WELCOME TO SACRAMENTO….Back in the dog days of September, here was Arnold Schwarzenegger’s proposal for solving California’s fiscal crisis:

Here is my plan: audit everything, open the books, and then we end the crazy deficit spending.

Well, time passed, and ending our “crazy deficit spending” eventually receded into the background. In fact, Arnold’s plan these days is to continue our crazy deficit spending by passing a gigantic $20 billion bond measure next March that will get us through the following year. It’s sort of an Enron-style bid to put off the bad news just a little while longer in the desperate hope that somehow things will get better before the whole scheme completely unravels and people end up in jail ? or, worse, recalled.

But it turns out there’s a problem: things aren’t going to get better, and Arnold’s bond measure doesn’t solve anything. As the chart on the right shows, California has an estimated $15 billion deficit in 2004-05, but it also has the same deficit in 05-06, 06-07, 07-08, and 08-09. A bond measure solves precisely nothing.

(For all the chart geeks out there, “VLF Backfill Restoration” is lege-speak for the car tax. Since Arnold has promised to reduce it, it adds about $4 billion to the deficit, which is the part shown in pink.)

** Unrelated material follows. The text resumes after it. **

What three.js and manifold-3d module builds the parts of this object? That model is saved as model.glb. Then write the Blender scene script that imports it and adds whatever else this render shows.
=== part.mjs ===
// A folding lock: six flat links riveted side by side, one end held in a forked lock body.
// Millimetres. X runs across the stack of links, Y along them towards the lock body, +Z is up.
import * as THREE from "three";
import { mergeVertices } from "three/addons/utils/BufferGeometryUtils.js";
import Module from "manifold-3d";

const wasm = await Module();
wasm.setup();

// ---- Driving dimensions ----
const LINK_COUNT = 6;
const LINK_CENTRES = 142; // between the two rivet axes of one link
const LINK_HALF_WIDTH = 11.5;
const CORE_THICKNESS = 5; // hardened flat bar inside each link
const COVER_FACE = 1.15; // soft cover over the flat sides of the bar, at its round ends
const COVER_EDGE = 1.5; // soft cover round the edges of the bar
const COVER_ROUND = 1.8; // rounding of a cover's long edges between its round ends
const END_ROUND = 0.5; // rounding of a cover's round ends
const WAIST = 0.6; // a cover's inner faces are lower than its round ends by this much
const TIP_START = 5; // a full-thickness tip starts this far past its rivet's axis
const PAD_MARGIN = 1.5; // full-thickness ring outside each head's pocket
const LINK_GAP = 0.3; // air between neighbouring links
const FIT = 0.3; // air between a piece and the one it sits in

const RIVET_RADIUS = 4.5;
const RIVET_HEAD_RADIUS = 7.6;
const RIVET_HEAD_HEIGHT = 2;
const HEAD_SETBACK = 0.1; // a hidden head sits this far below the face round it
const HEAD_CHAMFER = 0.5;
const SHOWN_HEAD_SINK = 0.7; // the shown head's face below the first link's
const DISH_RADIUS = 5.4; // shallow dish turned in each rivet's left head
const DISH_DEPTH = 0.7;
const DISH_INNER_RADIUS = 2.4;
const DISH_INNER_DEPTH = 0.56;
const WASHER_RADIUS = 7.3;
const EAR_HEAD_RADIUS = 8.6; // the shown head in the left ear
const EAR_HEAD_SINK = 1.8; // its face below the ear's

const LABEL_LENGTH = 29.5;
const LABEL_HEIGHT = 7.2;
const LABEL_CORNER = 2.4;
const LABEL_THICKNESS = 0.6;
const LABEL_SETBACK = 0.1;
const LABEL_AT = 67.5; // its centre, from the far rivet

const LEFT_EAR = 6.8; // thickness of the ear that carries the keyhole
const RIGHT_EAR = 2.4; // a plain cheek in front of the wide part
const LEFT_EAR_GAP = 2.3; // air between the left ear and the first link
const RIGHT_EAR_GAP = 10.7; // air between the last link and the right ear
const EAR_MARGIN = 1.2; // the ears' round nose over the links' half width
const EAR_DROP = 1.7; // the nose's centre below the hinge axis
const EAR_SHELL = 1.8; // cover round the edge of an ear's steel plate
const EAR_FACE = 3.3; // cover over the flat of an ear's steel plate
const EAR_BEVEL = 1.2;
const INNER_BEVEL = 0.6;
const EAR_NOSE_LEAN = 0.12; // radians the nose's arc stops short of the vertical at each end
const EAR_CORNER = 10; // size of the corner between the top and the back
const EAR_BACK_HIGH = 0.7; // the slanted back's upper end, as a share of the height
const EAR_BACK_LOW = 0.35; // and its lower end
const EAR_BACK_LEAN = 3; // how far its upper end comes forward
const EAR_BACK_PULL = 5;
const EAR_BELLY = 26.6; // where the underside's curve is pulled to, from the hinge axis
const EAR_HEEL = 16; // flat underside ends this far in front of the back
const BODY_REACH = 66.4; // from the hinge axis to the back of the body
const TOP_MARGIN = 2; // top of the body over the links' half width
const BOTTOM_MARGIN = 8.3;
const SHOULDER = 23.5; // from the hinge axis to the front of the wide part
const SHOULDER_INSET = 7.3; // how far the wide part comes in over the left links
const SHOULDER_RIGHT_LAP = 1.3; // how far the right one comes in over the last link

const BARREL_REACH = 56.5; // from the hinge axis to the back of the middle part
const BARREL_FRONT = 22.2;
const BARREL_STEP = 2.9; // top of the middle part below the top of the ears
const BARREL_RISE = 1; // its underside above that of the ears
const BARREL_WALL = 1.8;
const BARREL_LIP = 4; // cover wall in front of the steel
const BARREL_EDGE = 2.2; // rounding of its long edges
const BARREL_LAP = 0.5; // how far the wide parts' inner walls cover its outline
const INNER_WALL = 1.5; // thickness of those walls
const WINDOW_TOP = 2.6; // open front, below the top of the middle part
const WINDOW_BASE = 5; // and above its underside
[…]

This chart comes courtesy of California legislative analyst Elizabeth Hill, who is nonpartisan, widely respected ? and, as nearly as I can tell, universally ignored. But the LAO’s numbers are almost certainly correct, and they’re based on a reasonably optimistic view of the state economy over the next few years.

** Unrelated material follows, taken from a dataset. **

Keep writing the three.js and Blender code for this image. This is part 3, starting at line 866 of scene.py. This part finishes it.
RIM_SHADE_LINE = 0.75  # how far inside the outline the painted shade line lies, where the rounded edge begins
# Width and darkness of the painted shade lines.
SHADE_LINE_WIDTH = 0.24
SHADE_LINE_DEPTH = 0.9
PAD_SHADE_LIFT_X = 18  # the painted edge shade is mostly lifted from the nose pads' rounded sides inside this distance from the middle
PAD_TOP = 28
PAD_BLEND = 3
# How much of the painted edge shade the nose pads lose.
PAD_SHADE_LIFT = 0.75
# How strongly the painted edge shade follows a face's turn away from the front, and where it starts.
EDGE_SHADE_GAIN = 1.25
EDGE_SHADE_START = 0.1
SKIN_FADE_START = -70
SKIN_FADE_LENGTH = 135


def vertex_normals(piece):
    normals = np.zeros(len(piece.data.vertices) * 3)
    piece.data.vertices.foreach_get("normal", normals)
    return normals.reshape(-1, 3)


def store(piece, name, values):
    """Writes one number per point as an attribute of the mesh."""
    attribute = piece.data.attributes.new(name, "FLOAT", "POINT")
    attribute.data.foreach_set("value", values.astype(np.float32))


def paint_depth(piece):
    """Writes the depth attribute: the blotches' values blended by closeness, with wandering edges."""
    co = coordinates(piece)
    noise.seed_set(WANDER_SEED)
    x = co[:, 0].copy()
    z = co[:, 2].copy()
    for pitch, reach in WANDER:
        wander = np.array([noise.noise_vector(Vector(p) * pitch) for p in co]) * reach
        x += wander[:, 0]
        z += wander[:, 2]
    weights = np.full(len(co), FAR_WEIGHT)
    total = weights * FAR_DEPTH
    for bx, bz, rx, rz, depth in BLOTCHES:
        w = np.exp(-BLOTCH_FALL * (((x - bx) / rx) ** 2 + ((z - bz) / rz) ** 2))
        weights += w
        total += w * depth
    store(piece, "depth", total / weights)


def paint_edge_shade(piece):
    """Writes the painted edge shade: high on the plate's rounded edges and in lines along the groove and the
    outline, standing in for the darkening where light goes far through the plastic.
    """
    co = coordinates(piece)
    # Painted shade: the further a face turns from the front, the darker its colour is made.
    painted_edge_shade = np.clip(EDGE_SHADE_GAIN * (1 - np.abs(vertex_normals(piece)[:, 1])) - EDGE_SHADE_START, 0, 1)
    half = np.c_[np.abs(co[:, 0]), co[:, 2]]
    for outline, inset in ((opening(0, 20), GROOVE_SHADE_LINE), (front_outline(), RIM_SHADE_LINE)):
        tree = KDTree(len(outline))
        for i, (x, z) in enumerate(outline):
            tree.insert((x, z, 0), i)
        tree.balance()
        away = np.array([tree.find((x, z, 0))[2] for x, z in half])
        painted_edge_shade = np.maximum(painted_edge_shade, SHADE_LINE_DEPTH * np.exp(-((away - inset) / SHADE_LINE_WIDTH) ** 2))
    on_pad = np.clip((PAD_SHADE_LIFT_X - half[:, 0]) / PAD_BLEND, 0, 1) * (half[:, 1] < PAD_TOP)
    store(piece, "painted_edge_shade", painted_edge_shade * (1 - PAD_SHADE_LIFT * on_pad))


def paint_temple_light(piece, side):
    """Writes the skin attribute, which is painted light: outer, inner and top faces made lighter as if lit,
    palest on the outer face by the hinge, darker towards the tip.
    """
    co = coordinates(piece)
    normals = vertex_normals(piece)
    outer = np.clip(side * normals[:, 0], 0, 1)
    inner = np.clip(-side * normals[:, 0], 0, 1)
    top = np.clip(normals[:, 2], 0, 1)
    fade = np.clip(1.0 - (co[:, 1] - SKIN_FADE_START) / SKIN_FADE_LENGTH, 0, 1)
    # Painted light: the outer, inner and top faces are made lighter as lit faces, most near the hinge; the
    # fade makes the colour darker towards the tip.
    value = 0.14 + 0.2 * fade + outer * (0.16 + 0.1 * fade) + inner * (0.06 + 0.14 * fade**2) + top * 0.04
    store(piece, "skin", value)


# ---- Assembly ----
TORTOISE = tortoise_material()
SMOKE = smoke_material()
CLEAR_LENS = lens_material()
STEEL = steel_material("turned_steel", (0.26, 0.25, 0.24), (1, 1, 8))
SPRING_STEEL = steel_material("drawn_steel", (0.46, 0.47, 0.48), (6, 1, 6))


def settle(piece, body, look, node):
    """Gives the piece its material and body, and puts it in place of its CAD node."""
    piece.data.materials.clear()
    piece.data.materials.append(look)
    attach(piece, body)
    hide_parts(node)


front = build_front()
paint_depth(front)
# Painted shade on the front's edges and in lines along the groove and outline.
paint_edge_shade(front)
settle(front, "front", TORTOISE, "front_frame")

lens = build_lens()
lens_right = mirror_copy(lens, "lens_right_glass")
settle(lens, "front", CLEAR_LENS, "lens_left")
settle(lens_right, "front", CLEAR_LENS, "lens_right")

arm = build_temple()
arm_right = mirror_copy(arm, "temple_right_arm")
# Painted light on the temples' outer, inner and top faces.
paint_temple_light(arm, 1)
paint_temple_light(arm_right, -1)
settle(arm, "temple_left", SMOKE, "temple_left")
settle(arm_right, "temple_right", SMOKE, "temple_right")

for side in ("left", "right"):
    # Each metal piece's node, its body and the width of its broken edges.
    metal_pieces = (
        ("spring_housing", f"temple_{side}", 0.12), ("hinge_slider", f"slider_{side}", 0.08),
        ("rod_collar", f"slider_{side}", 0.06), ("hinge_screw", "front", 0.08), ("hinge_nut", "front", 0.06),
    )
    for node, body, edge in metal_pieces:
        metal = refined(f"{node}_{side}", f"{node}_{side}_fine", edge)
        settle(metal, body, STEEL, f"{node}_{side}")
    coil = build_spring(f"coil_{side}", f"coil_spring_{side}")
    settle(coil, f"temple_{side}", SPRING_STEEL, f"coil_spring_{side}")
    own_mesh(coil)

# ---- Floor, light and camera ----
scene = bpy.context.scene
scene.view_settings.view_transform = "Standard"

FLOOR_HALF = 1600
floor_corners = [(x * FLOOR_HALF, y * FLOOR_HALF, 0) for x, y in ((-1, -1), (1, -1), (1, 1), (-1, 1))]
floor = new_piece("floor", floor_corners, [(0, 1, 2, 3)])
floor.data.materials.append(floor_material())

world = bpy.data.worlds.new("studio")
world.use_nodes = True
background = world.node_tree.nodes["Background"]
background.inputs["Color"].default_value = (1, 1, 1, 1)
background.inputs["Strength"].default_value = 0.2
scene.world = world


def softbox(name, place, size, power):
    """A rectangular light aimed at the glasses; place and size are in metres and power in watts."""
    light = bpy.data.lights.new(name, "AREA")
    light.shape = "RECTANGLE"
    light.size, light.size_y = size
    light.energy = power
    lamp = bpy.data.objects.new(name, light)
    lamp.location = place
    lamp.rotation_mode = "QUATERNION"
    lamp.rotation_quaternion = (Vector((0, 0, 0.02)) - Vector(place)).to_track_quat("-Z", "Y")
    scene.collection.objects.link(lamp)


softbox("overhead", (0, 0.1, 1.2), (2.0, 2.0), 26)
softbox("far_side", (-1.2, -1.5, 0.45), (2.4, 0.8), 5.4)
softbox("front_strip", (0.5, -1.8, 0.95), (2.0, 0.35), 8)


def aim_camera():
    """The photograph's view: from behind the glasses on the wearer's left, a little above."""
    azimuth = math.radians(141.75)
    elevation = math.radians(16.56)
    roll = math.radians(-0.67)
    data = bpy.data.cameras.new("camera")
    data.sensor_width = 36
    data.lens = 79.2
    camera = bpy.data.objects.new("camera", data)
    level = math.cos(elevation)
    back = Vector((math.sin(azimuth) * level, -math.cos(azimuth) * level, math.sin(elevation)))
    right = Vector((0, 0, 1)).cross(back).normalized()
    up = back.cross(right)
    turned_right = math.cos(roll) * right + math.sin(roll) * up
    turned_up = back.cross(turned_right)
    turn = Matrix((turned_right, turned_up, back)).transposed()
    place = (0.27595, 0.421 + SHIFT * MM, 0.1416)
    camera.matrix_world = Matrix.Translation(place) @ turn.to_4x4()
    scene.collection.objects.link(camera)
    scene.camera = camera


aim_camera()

So what’s going to happen? I had dinner with retired blogger Ann Salisbury and Armed Liberal on Saturday, and my (tentative) prediction was that Arnold would end up resorting to the oldest trick in the book: after being elected, he would declare that his research had shown that the problem is even worse than he imagined ? probably because Gray Davis was deliberately hiding it ? so he has no choice but to raise taxes.

Indeed, he seems to be preparing the ground already. Here is incoming Finance Director Donna Arduin, who was in charge of the “audit”:

“We knew that this was going to be bad, but in fact it’s staggering,” said Arduin, a budget expert brought in from Florida by Schwarzenegger.

….After he takes office Monday, Schwarzenegger is expected to call a special session of the Legislature….Republican consultant Dan Schnur said the session appeared to have been orchestrated to prepare the public for the potentially unpopular budget solutions that Schwarzenegger would be forced to present in the coming days.

“Think of it as shock therapy,” Schnur said. “This is the way you set the stage for a difficult set of proposals. The first step is to make clear how dire the situation really is.”

It’s obvious that we can’t keep borrowing for five years, and a variety of state, federal, and judicial mandates limit how much we can cut spending. We can make some cuts, but every analysis I’ve seen indicates that it’s legally impossible to cut $15 billion.

So that leaves one choice: raise taxes. The only question is, how long will it be before Arnold fesses up?

Today is inauguration day and the clock starts ticking at noon. Welcome to Sacramento, Arnold.